Others being considered for secretary of state were former New York Mayor Rudy Giuliani - who took himself out of the race last week - and 2012 Republican presidential nominee Mitt Romney, who posted on Monday evening that he would not be taking the position.
Trump called Republican Mitt Romney to tell him he would not get it, CNN reported.
Politicians from both major parties have raised questions about Tillerson and former UN Ambassador John Bolton, who has been mentioned as a possible No 2 State Department official and has voiced hawkish views on Iraq and Iran.
Republicans and Democrats said Tillerson, who is also president of Exxon Mobil Corp, would be asked about his ties to Russia, having met President Vladimir Putin several times.
In 2013, Putin bestowed a Russian state honour, the Order of Friendship, on Tillerson, citing his work "strengthening cooperation in the energy sector".
'Friend of Vladimir'
Senator John McCain, a leading foreign policy voice and 2008 Republican candidate for president, told Reuters in an interview: "I have concerns. It's very well known that he has a very close relationship with Vladimir Putin."
Calling Putin "a KGB agent who is bent on restoring the Russian Empire", McCain said in the interview that he would await confirmation hearings if Tillerson is nominated before making a judgment on the nomination.
Another Republican, Senator Marco Rubio, who serves on the Senate Foreign Relations Committee which would review a Tillerson nomination, has voiced similar worries.
Renewed allegations of Russian hackers meddling in the November 8 election, coupled with Trump's stated admiration of Putin, have stoked concern. Washington is at odds with Moscow over a range of issues that include Syria, Ukraine and NATO's presence in Eastern Europe.
During Trump's presidential campaign, Democrats and longtime government officials voiced alarm when Trump repeatedly praised Putin.
American intelligence previously linked Russia to damaging email leaks from the Clinton campaign, but saw it as a broad effort to undermine confidence in the US political process.
On Friday, however, The Washington Post reported that the CIA has since concluded that the aim of the cyber intrusions was to help Trump win.

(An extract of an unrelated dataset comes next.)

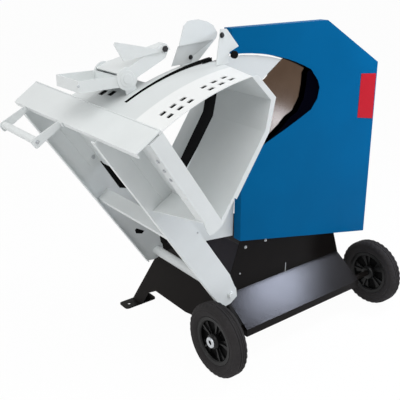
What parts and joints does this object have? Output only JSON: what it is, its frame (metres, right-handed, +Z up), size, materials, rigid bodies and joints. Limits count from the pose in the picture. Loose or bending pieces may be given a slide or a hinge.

The report came on the heels of President Barack Obama's order to review all cyberattacks that took place during the 2016 election cycle, amid growing calls from Congress for more information on the extent of Russian interference.
Separately, Trump is delaying a news conference originally planned for Thursday about his global business dealings until January, top adviser Kellyanne Conway told CNN, as critics point to myriad potential conflicts of interest.
She attributed the delay to "how convoluted and complex many of these business holdings are", adding that Trump still intends to relinquish operational control of his company while serving as president.
"He's just a man who's been incredibly successful and has holdings all across the globe."